For each species you could use Kirchoff's equation to calculate the change in enthalpy with temperature, in its integrated form (at constant pressure) this is $\displaystyle \Delta H_2-\Delta H_1=\int_{T_1}^{T_2}\Delta C_p dT$. The heat capacity $C_p$ changes with temperature also, but for small temperature changes it may be considered to be effectively constant, then $\displaystyle \Delta H_2-\Delta H_1=\Delta C_p(T_2-T_1)$, if not, the heat capacity can be approximated by $C_p=a+bT+cT^2 \cdots$ and integrated but the constants should be determined experimentally.

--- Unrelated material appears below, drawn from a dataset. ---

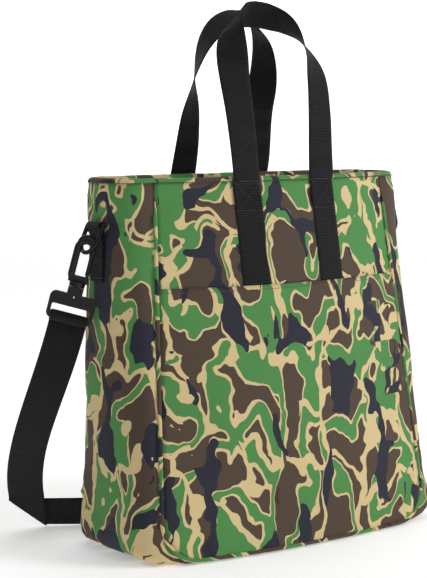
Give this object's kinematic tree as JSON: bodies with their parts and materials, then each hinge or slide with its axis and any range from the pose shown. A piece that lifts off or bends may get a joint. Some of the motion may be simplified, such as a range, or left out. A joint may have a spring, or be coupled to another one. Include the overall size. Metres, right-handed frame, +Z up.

The entropy is zero at zero Kelvin for a pure substance so must increase with temperature and as $\displaystyle S_T=\int_0^TC_p/T dT$ you can calculate the change in entropy between two temperature.

However, there are phase changes as the temperature increases (solid, liquid, gas) then there are discontinuities in the heat capacity and the entropy becomes $\displaystyle S_T=\int_0^TC_p/T dT+\Delta H_{fus}/T_{fus} + \Delta H_{vap}/T_{vap}$. The terms with phase changes cancel out in $\Delta S$ if your species are in one phase, i.e. all reactants are in the gas phase.

(If you are familiar with partition functions in Statistical Mechanics then thermodynamic properties of molecules can, in principle, be calculated directly.)